The CAT held that the amended LFA was not a DBA and was not therefore unenforceable. As a preliminary point, the CAT rejected Sony’s suggestion that Paccar mandated a broad approach to assessing whether funding agreements were DBAs and effectively imposed a requirement to assess the proportionality of returns to funders which might, in reality, be DBAs in disguise. The Supreme Court in Paccar was, it said, concerned with an exercise in statutory interpretation and expressed no view on public policy considerations.

Contingent provision for percentage payment

Sony argued that the clause at (2) above meant that the amended LFA still provided for a percentage payment, despite it being payable “only to the extent enforceable and permitted by applicable law”, and therefore was still an unenforceable DBA.

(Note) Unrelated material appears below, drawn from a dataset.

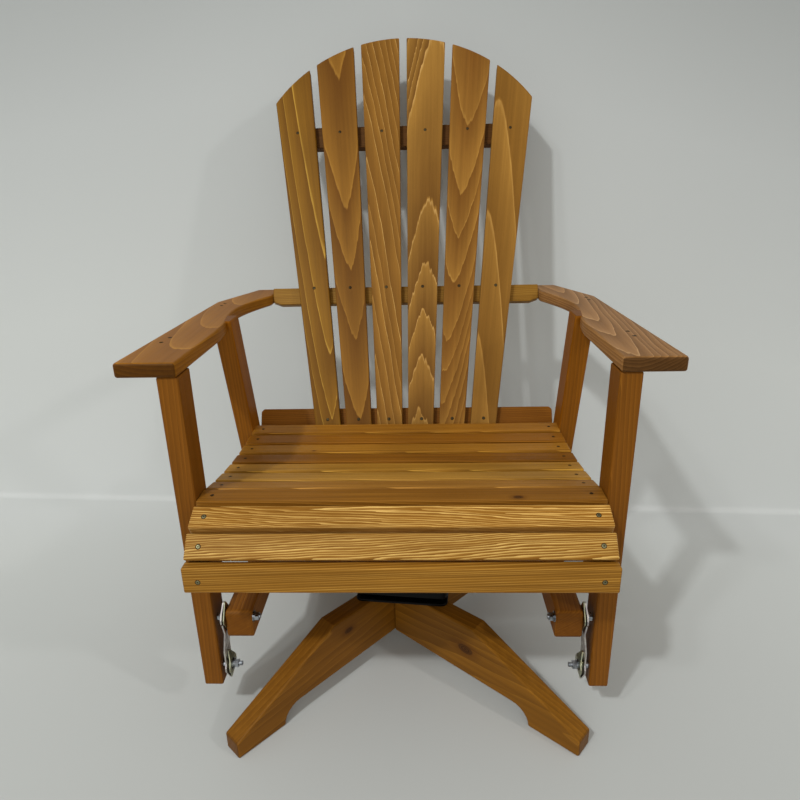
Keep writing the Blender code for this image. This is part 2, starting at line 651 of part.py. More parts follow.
def arm_outline():
    """The +X arm in plan: broad in front, waisted past the rear leg, then running in to the back."""
    c = ARM_CORNER
    tip = ARM_RAIL_HALF + FIT
    rail_y = BACK_Y + math.sin(RECLINE) * ARM_RAIL_AT
    points = arc((ARM_FRONT_OUTER_X - c, ARM_FRONT_Y + c), c, -90, 0, CORNER_STEPS)
    points += [(ARM_BEND_X, ARM_BEND_Y), (tip + ARM_TIP_WIDE, ARM_END_Y), (tip, ARM_END_Y)]
    points += [(tip, rail_y), (ARM_WAIST_X, ARM_WAIST_REAR_Y)]
    for i in range(WAIST_STEPS + 1):
        part = i / WAIST_STEPS
        narrowed = (1 + math.cos(math.pi * part)) / 2
        points.append((LEG_INNER_X + (ARM_WAIST_X - LEG_INNER_X) * narrowed,
                       ARM_WAIST_FRONT_Y + (ARM_WAIST_START_Y - ARM_WAIST_FRONT_Y) * part))
    return points + arc((LEG_INNER_X + c, ARM_FRONT_Y + c), c, 180, 270, CORNER_STEPS)


def build_arms(parent):
    for side, word in SIDES:
        outline = [(side * x, y) for x, y in arm_outline()]
        board(f"arm_{word}", outline, ARM_THICK, Matrix.Translation((0.0, 0.0, ARM_UNDER)),
              cedar(f"arm_{word}", PINK_CEDAR), parent)


# Chair: seat
def roll_point(tilt, depth=0.0):
    """(Y, Z) on the seat's front roll where the slope is tilt, depth below the slats' tops."""
    reach = SEAT_ROLL_RADIUS - depth
    return Vector((SEAT_ROLL_Y - reach * math.sin(tilt), SEAT_ROLL_Z + reach * math.cos(tilt)))


def scoop_point(tilt, depth=0.0):
    """(Y, Z) on the seat's scoop, which carries on from the roll without a kink."""
    join = roll_point(SEAT_JOIN_TILT)
    centre = join + SEAT_SCOOP_RADIUS * Vector((-math.sin(SEAT_JOIN_TILT), math.cos(SEAT_JOIN_TILT)))
    reach = SEAT_SCOOP_RADIUS + depth
    return centre + reach * Vector((math.sin(tilt), -math.cos(tilt)))


def slat_seats():
    """Each seat slat's middle on the curve of the tops, and its tilt, from front to rear."""
    seats = []
    to_join = (SEAT_CREST_TILT - SEAT_JOIN_TILT) * SEAT_ROLL_RADIUS
    for i in range(SEAT_SLATS):
        along = (i - SEAT_CREST_SLAT) * SEAT_PITCH
        if along <= to_join:
            tilt = SEAT_CREST_TILT - along / SEAT_ROLL_RADIUS
            seats.append((roll_point(tilt), tilt))
        else:
            tilt = SEAT_JOIN_TILT + (along - to_join) / SEAT_SCOOP_RADIUS
            seats.append((scoop_point(tilt), tilt))
    return seats


def side_outline():
    """Side view of a seat side: top under the slats, front behind the apron, rear cut to the back."""
    under = SLAT_THICK + FIT
    front = APRON_FACE_Y + SLAT_THICK + FIT
    steepest = math.asin(min(1.0, (SEAT_ROLL_Y - front) / (SEAT_ROLL_RADIUS - under)))
    top = []
    for i in range(ROLL_STEPS + 1):
        top.append(tuple(roll_point(steepest + (SEAT_JOIN_TILT - steepest) * i / ROLL_STEPS, under)))
    cut = BACK_ORIGIN + BACK_REARWARD * (SLAT_THICK - FIT)
    centre_y = scoop_point(0.0).x
    last = math.asin((cut.y - centre_y) / (SEAT_SCOOP_RADIUS + under))
    for i in range(1, SCOOP_STEPS + 1):
        top.append(tuple(scoop_point(SEAT_JOIN_TILT + (last - SEAT_JOIN_TILT) * i / SCOOP_STEPS, under)))
    last_z = top.pop()[1]
    rear = [(cut.y + (z - cut.z) * math.tan(RECLINE), z) for z in (last_z, SIDE_BOTTOM_REAR)]
    return [(front, SIDE_BOTTOM_FRONT)] + top + rear


def build_seat(parent):
    inner = LEG_INNER_X - FIT - POST_WIDE
    for side, word in SIDES:
        board(f"seat_side_{word}", side_outline(), POST_WIDE, side_frame(inner, side, POST_WIDE),
              cedar(f"seat_side_{word}"), parent, RAIL_EASE)
    size = (2 * SLAT_HALF, SLAT_WIDTH, SLAT_THICK)
    for i, (middle, tilt) in enumerate(slat_seats()):
        placed = (Matrix.Translation((0.0, middle.x, middle.y)) @ Matrix.Rotation(tilt, 4, "X")
                  @ Matrix.Translation((0.0, 0.0, -SLAT_THICK / 2)))
        stick(f"seat_slat_{i + 1:02d}", size, placed, cedar(f"seat_slat_{i + 1:02d}", PALE_CEDAR), parent)
    apron = (0.0, APRON_FACE_Y + SLAT_THICK / 2, APRON_TOP - SLAT_WIDTH / 2)
    stick("seat_apron", (2 * SLAT_HALF, SLAT_THICK, SLAT_WIDTH), Matrix.Translation(apron),
          cedar("seat_apron", PALE_CEDAR), parent)


# Chair: back
def fan_edge(angle, sign, reach):
    """A point on one edge of a slat that leans by angle, reach up its centre line from the focus."""
    half = sign * (FAN_SLAT_WIDTH + FAN_TAPER * (reach - FAN_FOCUS)) / 2
    return Vector((math.sin(angle) * reach + math.cos(angle) * half,
                   math.cos(angle) * reach - math.sin(angle) * half - FAN_FOCUS))


def arch_corner(angle, sign):
    """Where that edge meets the arch, found by halving."""
    low = FAN_FOCUS
    high = FAN_FOCUS + ARCH_CENTRE + 2 * ARCH_RADIUS
    arch = Vector((0.0, ARCH_CENTRE))
    for _ in range(HALVINGS):
        middle = (low + high) / 2
        if (fan_edge(angle, sign, middle) - arch).length < ARCH_RADIUS:
            low = middle
        else:
            high = middle
    return fan_edge(angle, sign, low)


def back_slat_outline(angle):
    """A slat in (X, up the slope): level foot, edges that spread, its share of the arch on top."""
    right = arch_corner(angle, 1)
    left = arch_corner(angle, -1)
    turns = [math.degrees(math.atan2(p.y - ARCH_CENTRE, p.x)) for p in (right, left)]
    top = arc((0.0, ARCH_CENTRE), ARCH_RADIUS, *turns, ARCH_STEPS)
    foot = (FAN_FOCUS + BACK_FOOT) / math.cos(angle)
    return [(fan_edge(angle, -1, foot).x, BACK_FOOT), (fan_edge(angle, 1, foot).x, BACK_FOOT)] + top


def rail_outline_behind(centre, half, wide, clip_low=(0.0, 0.0), clip_high=(0.0, 0.0)):
    """A rail in (X, up the slope); a clip is (along the rail, across it)."""
    low = centre - wide / 2
    high = centre + wide / 2
    right = [(half - clip_low[0], low), (half, low + clip_low[1]),
             (half, high - clip_high[1]), (half - clip_high[0], high)]
    if not clip_low[0]:
        right.pop(0)
    if not clip_high[0]:
        right.pop()
    return right + [(-x, v) for x, v in right[::-1]]


def build_back(parent):
    middle = (BACK_SLATS - 1) / 2
    for i in range(BACK_SLATS):
        board(f"back_slat_{i + 1}", back_slat_outline((i - middle) * FAN_STEP), SLAT_THICK,
              back_frame(0.0), cedar(f"back_slat_{i + 1}", PALE_CEDAR), parent, RAIL_EASE)
    behind = back_frame(SLAT_THICK + FIT)
    board("back_rail_top", rail_outline_behind(TOP_RAIL_AT, TOP_RAIL_HALF, TOP_RAIL_WIDE), SLAT_THICK,
          behind, cedar("back_rail_top"), parent, RAIL_EASE)
    board("back_rail_arm",
          rail_outline_behind(ARM_RAIL_AT, ARM_RAIL_HALF, ARM_RAIL_WIDE,
                              clip_low=(ARM_RAIL_CLIP_LONG, ARM_RAIL_CLIP_HIGH)),
          SLAT_THICK, behind, cedar("back_rail_arm"), parent, RAIL_EASE)
    board("back_rail_seat",
          rail_outline_behind(SEAT_RAIL_AT, SLAT_HALF, SEAT_RAIL_WIDE,
                              clip_high=(SEAT_RAIL_CLIP, SEAT_RAIL_CLIP)),
          SEAT_RAIL_THICK, behind, cedar("back_rail_seat"), parent, RAIL_EASE)


# Assembly
def bounds_of(collection):
    graph = bpy.context.evaluated_depsgraph_get()
    points = [obj.matrix_world @ vertex.co for obj in collection.objects
              for vertex in obj.evaluated_get(graph).data.vertices]
    low = Vector([min(p[axis] for p in points) for axis in range(3)])
    high = Vector([max(p[axis] for p in points) for axis in range(3)])
    return low, high


clear_scene()
CHAIR = new_collection("swivel_glider_chair")
TOOLS = new_collection("tools", hidden=True)
ROOT = empty("stand", (0.0, 0.0, 0.0))
SWIVEL_AXIS = empty("swivel_axis", (0.0, SWIVEL_Y, UPPER_PLATE_TOP), ROOT)
CHAIR_AXIS = empty("chair_axis", (-LINK_LOW_X, FRONT_PIVOT_Y, BOTTOM_PIVOT_Z), ROOT)

build_base()
build_glider_frame(SWIVEL_AXIS)
for side_sign, side_word in SIDES:
    for end_word, end_y in ENDS:
        corner_word = f"{end_word}_{side_word}"
        link_axis = empty(f"link_axis_{corner_word}", (side_sign * LINK_TOP_X, end_y, TOP_PIVOT_Z), ROOT)
        build_top_bolt(side_sign, corner_word, end_y, SWIVEL_AXIS)
        build_link(side_sign, corner_word, end_y, link_axis)
        build_bottom_bolt(side_sign, corner_word, end_y, CHAIR_AXIS)
build_legs(CHAIR_AXIS)
build_arms(CHAIR_AXIS)
build_seat(CHAIR_AXIS)
build_back(CHAIR_AXIS)

bpy.context.view_layer.update()
LOW, HIGH = bounds_of(CHAIR)
ROOT.location = (-(LOW.x + HIGH.x) / 2, -(LOW.y + HIGH.y) / 2, -LOW.z)
bpy.context.view_layer.update()
print(f"size {HIGH.x - LOW.x:.4f} x {HIGH.y - LOW.y:.4f} x {HIGH.z - LOW.z:.4f} m")
print(f"moved by {ROOT.location.x:.5f}, {ROOT.location.y:.5f}, {ROOT.location.z:.5f} m")
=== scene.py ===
"""The looks of the cedar swivel glider: stained wood, zinc-plated links, screws, studio and camera."""

import math

import bmesh
import bpy
from mathutils import Matrix, Vector


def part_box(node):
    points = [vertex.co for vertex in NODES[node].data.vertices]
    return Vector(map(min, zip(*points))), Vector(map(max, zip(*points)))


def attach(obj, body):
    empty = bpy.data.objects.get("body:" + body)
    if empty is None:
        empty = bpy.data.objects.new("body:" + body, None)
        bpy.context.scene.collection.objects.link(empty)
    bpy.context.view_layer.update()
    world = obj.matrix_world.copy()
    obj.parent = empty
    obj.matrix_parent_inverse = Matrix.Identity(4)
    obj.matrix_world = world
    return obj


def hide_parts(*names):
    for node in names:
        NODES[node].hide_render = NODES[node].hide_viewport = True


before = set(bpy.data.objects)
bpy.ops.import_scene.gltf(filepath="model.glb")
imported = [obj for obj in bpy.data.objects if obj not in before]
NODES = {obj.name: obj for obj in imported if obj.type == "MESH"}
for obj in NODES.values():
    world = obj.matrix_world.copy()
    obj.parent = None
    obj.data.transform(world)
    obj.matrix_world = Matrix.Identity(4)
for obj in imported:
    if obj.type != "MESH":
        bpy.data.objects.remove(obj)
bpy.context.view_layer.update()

X = Vector((1.0, 0.0, 0.0))
Y = Vector((0.0, 1.0, 0.0))
Z = Vector((0.0, 0.0, 1.0))

# The chair's own measures, repeated from its source: Y from the front legs' faces, Z from the floor
SHIFT = Vector((0.0, -0.37244, 0.0))
RECLINE = math.radians(28.0)
UP_BACK = Vector((0.0, math.sin(RECLINE), math.cos(RECLINE)))
REARWARD = Vector((0.0, math.cos(RECLINE), -math.sin(RECLINE)))
BACK_ORIGIN = Vector((0.0, 0.392, 0.425)) + SHIFT
FAN_STEP = math.radians(2.65)
FAN_FOCUS = 1.448
LEG_X, REAR_LEG_Y = 0.334, 0.46
REAR_RAKE = math.radians(15.6)
ARM_X, ARM_TOP, ARM_THICK = 0.36, 0.671, 0.023
ARM_SPLAY = 0.06
SIDE_X, SIDE_Z = 0.30, 0.37
RAIL_X, RAIL_Z = 0.278, 0.2045
CROSS_Y, CROSS_Z = 0.06, 0.2
SWIVEL = Vector((0.0, 0.2215, 0.0)) + SHIFT
BASE_TURN = math.radians(3.8)
BASE_SPREAD = math.radians(2.4)
BASE_Z, BASE_HALF = 0.08, 0.019

# Arms and rear legs that stand for their solids, with the waist and the height that the photograph shows
OUTER_X, INNER_X, FRONT_Y = 0.4095, 0.3175, -0.005
BEND_X, BEND_Y = 0.401, 0.462
TIP_X, TIP_WIDE, TIP_Y, END_Y = 0.2985, 0.049, 0.528, 0.610
WAIST_X, WAIST_Y, WAIST_START_Y = 0.338, 0.372, 0.195
WAIST_STEPS = 14
LEG_INNER, LEG_WIDE, LEG_LOW, LEG_HIGH = 0.316, 0.035, 0.080, 0.6705
REAR_FOOT_Y, REAR_DEEP = 0.4335, 0.0535
# The apron is a shade wider at each end, and higher so that the slit above it is thin
APRON_WIDER, APRON_HIGHER = 0.0025, 0.0042
ARM_EASE, LEG_EASE, APRON_EASE = 0.0045, 0.003, 0.0025

# Edges that turn by more than these angles: drawn sharp on the solids, eased on the shapes above
SHARP_ANGLE, EASED_ANGLE = math.radians(50), math.radians(25)


def srgb(code):
    """A colour written as hex, in the linear numbers that shaders take."""
    parts = [int(code[i:i + 2], 16) / 255 for i in (0, 2, 4)]
    return tuple(c / 12.92 if c <= 0.04045 else ((c + 0.055) / 1.055) ** 2.4 for c in parts) + (1.0,)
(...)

The CAT did not agree. The clause would have no legal effect unless the contingency (ie, legislation to reverse the effect of Paccar) were to eventuate. The PCR and the funder were free to contract on that basis and it was not objectionable as a matter of public policy.

Funder’s payment capped by reference to proceeds

Sony put this argument in a number of ways but the key submission was that the proceeds received in the action were a natural cap on the amount that could be paid to the funder, so that there was inevitably a reference to the amount of the financial benefit obtained in determining the funder’s fee.

The CAT rejected this argument. Sony could not point to any provision in the amended LFA which limited the amount of the funder’s fee by reference to the amount of the proceeds. The amended LFA was not therefore an agreement which provided that the amount of the fee was determined by reference to the amount of the proceeds, as the definition of a DBA at s.58AA required. It was in fact the CAT, exercising its discretion under the relevant rules, that would determine the funder’s fee if there was a judgment. In a settlement, the funder’s fee would be determined by the terms of the settlement, if approved by the CAT. In either scenario, the size of the proceeds might be a relevant consideration, but that was beside the point so far as s.58AA was concerned.